EXERCISE REQUIREMENTS: Output a verbatim copy of the data, cut off after the line that contains "from math import asin, cos, pi, sin, sqrt".

INFORMATION PROVIDED:
━━━━━━━━━━━━━━━━━━━━━━━━━━━━━━

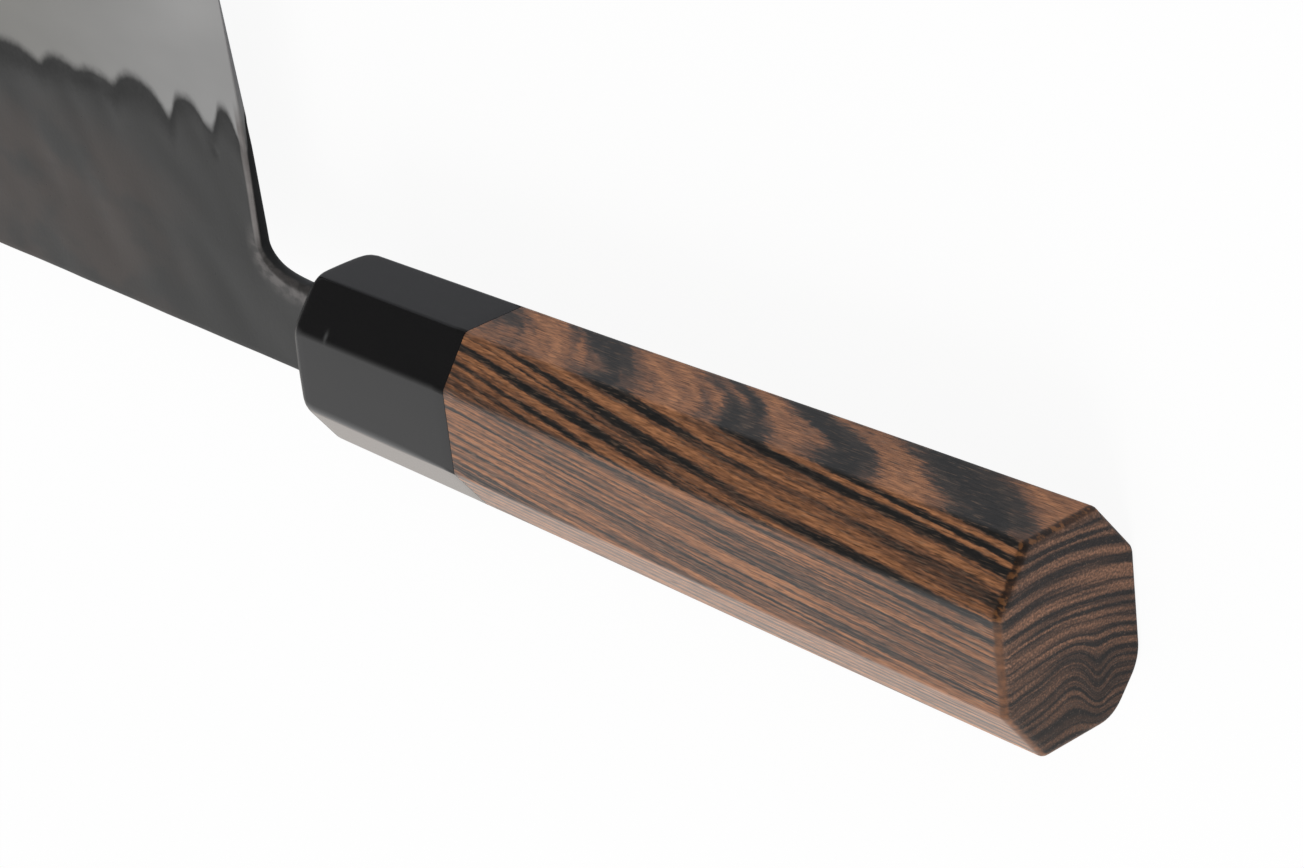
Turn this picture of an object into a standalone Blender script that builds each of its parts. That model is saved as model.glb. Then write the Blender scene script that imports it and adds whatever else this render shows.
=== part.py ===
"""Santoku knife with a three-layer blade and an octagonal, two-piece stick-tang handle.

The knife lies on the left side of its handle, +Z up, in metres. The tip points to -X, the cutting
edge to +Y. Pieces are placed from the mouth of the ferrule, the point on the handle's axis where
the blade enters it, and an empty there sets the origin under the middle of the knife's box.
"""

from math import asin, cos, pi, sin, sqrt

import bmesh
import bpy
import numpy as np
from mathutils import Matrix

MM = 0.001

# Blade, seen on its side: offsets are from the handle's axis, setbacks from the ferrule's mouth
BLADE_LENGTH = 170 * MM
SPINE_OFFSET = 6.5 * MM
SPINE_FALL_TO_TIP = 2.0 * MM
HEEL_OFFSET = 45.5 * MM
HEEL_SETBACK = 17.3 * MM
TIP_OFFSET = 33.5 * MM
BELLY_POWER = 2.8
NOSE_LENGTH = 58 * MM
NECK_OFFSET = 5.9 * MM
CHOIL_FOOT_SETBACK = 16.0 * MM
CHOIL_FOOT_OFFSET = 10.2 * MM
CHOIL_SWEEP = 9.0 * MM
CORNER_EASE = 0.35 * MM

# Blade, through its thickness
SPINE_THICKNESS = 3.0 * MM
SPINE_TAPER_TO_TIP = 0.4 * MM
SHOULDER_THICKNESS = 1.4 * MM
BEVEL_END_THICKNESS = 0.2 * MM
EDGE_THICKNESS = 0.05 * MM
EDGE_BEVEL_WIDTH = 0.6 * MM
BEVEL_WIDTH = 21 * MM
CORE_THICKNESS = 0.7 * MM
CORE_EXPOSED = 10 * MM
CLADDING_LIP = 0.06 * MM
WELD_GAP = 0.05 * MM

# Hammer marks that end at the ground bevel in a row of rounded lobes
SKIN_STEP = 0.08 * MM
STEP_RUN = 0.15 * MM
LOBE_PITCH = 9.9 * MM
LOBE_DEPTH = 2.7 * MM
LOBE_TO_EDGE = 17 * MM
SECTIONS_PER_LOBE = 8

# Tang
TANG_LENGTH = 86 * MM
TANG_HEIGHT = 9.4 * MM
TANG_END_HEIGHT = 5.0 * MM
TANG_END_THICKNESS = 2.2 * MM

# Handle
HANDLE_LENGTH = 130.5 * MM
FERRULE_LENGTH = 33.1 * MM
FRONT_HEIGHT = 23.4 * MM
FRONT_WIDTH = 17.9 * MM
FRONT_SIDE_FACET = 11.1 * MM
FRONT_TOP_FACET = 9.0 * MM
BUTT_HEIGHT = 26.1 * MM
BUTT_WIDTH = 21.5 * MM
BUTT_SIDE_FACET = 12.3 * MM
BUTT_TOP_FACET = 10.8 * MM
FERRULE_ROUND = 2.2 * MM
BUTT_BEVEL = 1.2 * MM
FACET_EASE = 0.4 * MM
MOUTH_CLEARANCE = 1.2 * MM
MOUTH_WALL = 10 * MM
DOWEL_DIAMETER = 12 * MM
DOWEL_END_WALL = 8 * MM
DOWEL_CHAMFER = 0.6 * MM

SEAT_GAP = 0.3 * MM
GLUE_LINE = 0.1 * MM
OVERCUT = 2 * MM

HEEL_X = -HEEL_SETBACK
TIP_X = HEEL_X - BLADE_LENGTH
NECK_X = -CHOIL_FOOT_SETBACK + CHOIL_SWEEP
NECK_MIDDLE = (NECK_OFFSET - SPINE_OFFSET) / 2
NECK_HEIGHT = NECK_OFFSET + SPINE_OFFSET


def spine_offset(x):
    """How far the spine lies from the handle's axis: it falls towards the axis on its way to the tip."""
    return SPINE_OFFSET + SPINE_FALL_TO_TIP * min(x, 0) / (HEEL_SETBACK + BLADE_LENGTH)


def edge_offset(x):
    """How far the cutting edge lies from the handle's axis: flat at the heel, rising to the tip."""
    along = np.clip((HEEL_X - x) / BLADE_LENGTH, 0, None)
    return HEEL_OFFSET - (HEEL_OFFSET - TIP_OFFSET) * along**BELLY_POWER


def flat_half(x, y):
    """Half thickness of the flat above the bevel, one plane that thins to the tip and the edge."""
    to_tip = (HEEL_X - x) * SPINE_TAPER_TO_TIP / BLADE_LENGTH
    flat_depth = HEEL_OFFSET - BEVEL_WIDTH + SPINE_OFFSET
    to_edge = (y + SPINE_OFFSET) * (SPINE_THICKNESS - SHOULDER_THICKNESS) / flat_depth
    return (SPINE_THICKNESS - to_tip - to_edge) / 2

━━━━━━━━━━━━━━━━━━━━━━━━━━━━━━

COMPLETED EXERCISE:
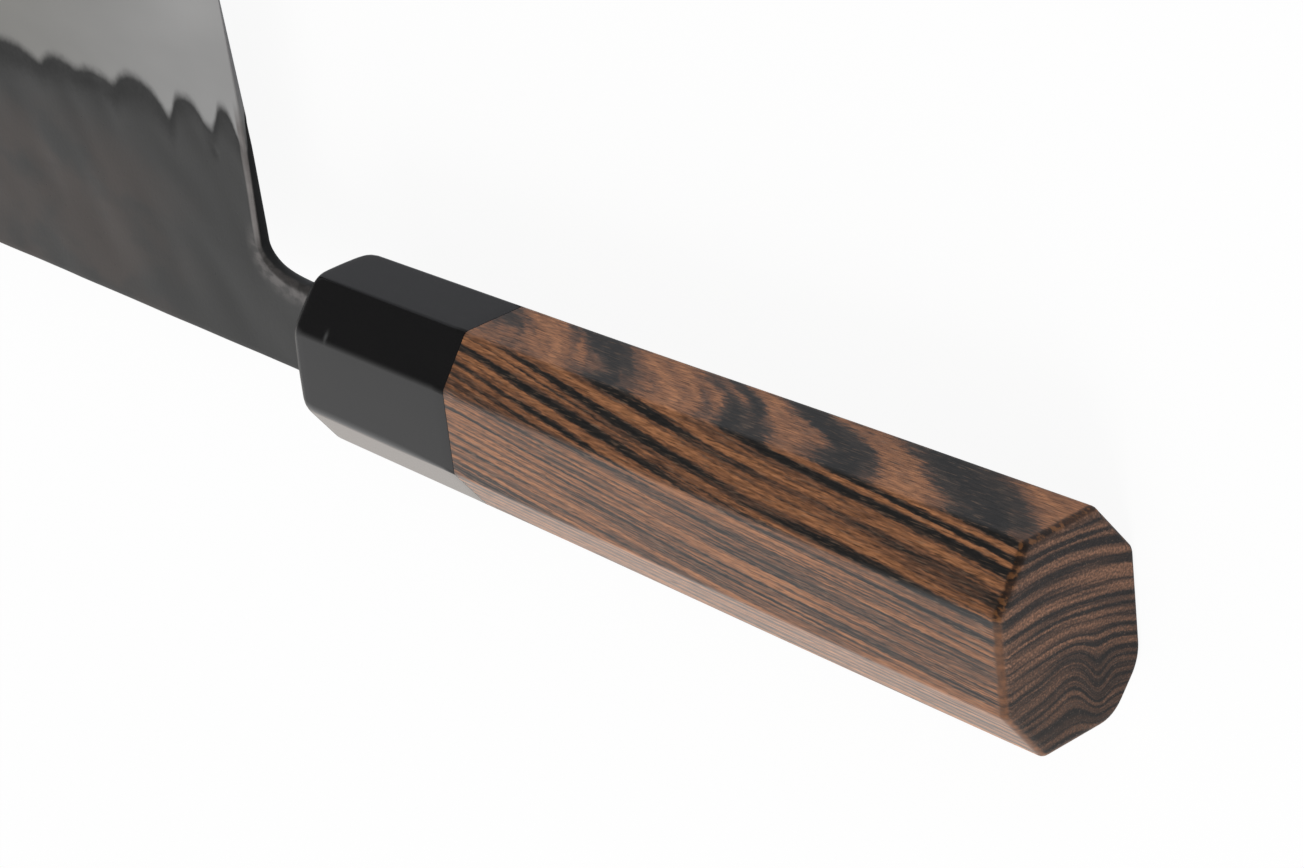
Turn this picture of an object into a standalone Blender script that builds each of its parts. That model is saved as model.glb. Then write the Blender scene script that imports it and adds whatever else this render shows.
=== part.py ===
"""Santoku knife with a three-layer blade and an octagonal, two-piece stick-tang handle.

The knife lies on the left side of its handle, +Z up, in metres. The tip points to -X, the cutting
edge to +Y. Pieces are placed from the mouth of the ferrule, the point on the handle's axis where
the blade enters it, and an empty there sets the origin under the middle of the knife's box.
"""

from math import asin, cos, pi, sin, sqrt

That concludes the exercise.